- **What you have to do**
Write out every line of the material exactly as it appears.

- **Data shown**
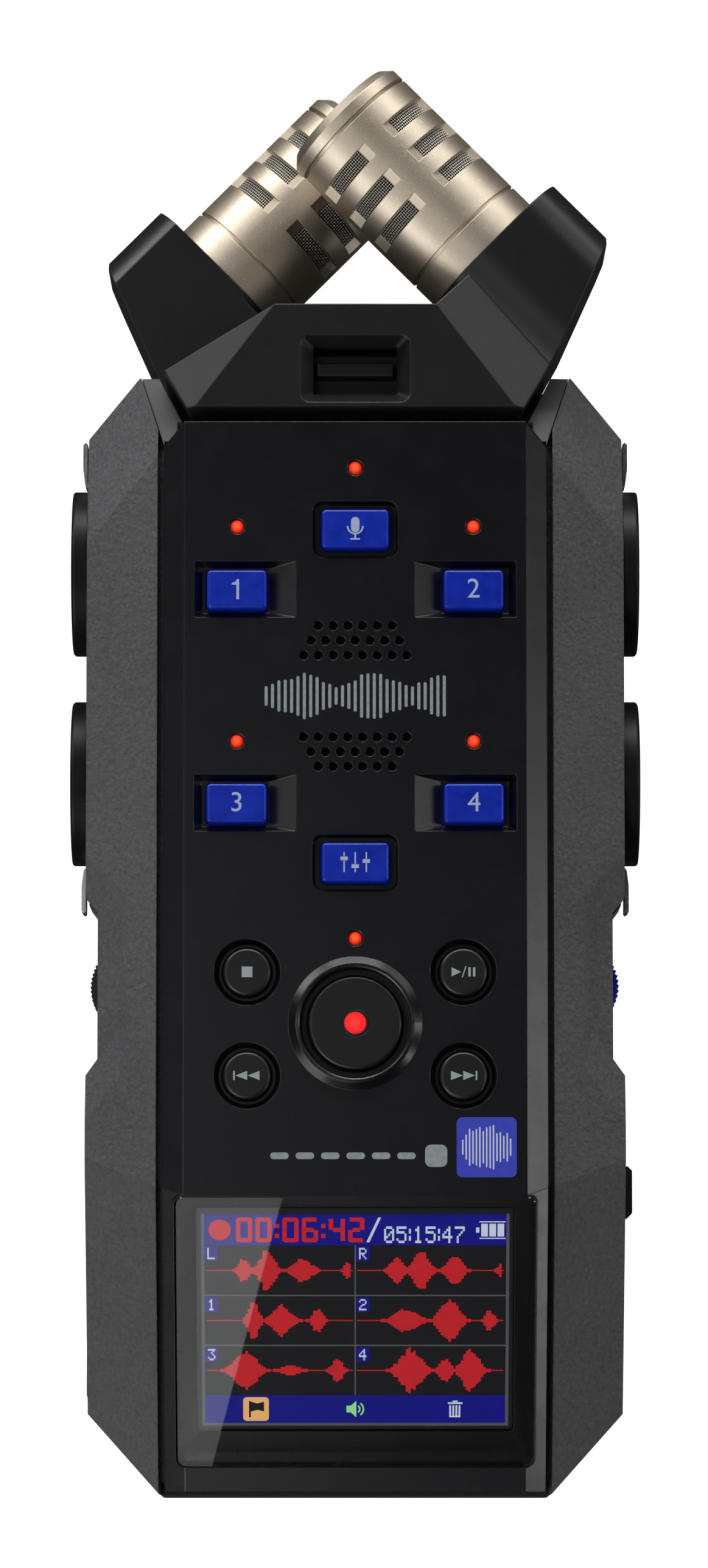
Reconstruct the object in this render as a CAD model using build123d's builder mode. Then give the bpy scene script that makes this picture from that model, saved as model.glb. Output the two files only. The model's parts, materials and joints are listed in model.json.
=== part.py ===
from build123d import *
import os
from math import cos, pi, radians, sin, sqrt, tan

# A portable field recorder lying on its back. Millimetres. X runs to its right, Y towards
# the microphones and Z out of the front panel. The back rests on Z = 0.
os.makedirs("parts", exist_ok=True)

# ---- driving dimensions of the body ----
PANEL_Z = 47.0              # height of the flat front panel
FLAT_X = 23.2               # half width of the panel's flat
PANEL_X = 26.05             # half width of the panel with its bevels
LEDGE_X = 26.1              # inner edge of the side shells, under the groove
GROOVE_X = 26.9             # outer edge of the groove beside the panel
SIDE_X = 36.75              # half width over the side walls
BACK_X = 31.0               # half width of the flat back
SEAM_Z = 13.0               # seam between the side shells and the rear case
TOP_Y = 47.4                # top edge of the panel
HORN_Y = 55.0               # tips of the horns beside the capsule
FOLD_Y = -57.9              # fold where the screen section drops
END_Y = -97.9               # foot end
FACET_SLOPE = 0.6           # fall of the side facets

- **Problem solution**
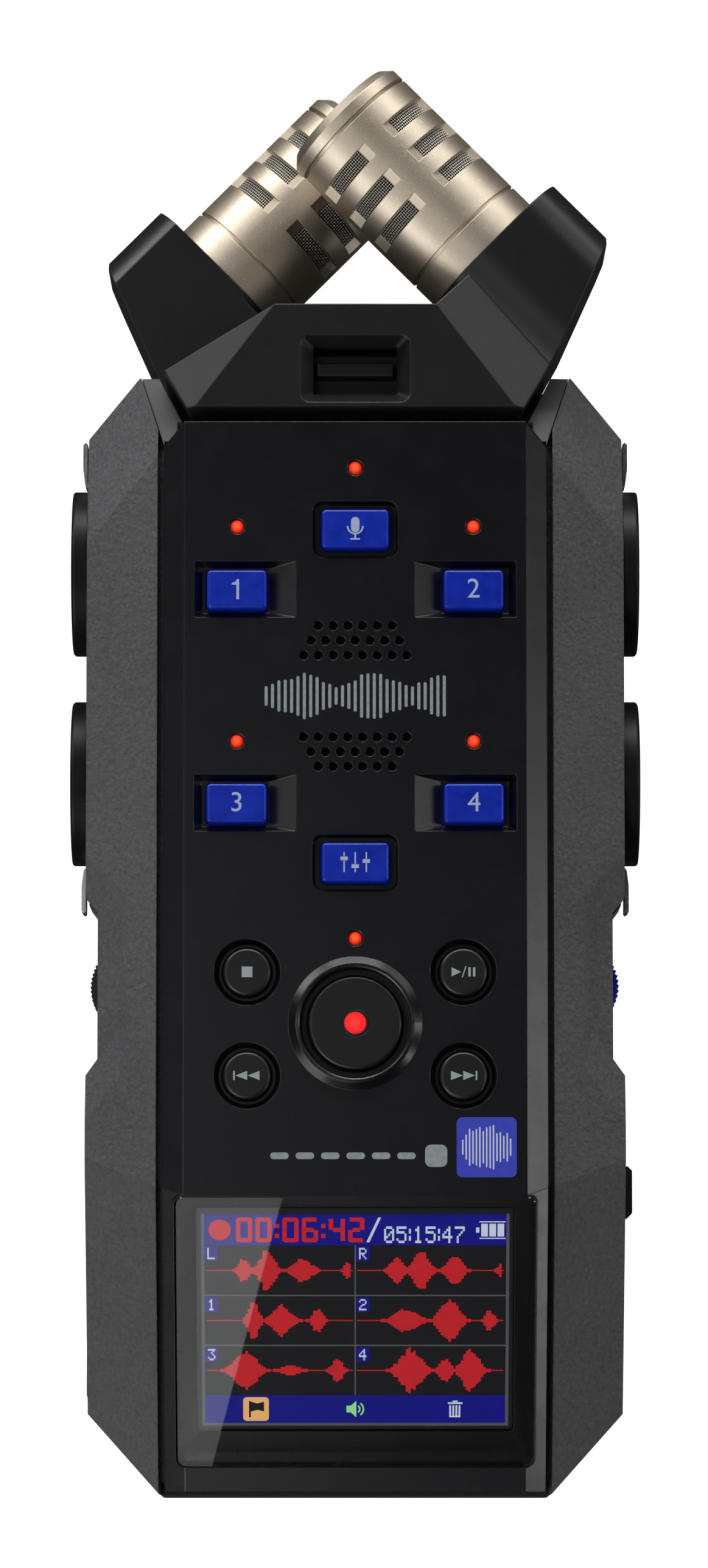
Reconstruct the object in this render as a CAD model using build123d's builder mode. Then give the bpy scene script that makes this picture from that model, saved as model.glb. Output the two files only. The model's parts, materials and joints are listed in model.json.
=== part.py ===
from build123d import *
import os
from math import cos, pi, radians, sin, sqrt, tan

# A portable field recorder lying on its back. Millimetres. X runs to its right, Y towards
# the microphones and Z out of the front panel. The back rests on Z = 0.
os.makedirs("parts", exist_ok=True)

# ---- driving dimensions of the body ----
PANEL_Z = 47.0              # height of the flat front panel
FLAT_X = 23.2               # half width of the panel's flat
PANEL_X = 26.05             # half width of the panel with its bevels
LEDGE_X = 26.1              # inner edge of the side shells, under the groove
GROOVE_X = 26.9             # outer edge of the groove beside the panel
SIDE_X = 36.75              # half width over the side walls
BACK_X = 31.0               # half width of the flat back
SEAM_Z = 13.0               # seam between the side shells and the rear case
TOP_Y = 47.4                # top edge of the panel
HORN_Y = 55.0               # tips of the horns beside the capsule
FOLD_Y = -57.9              # fold where the screen section drops
END_Y = -97.9               # foot end
FACET_SLOPE = 0.6           # fall of the side facets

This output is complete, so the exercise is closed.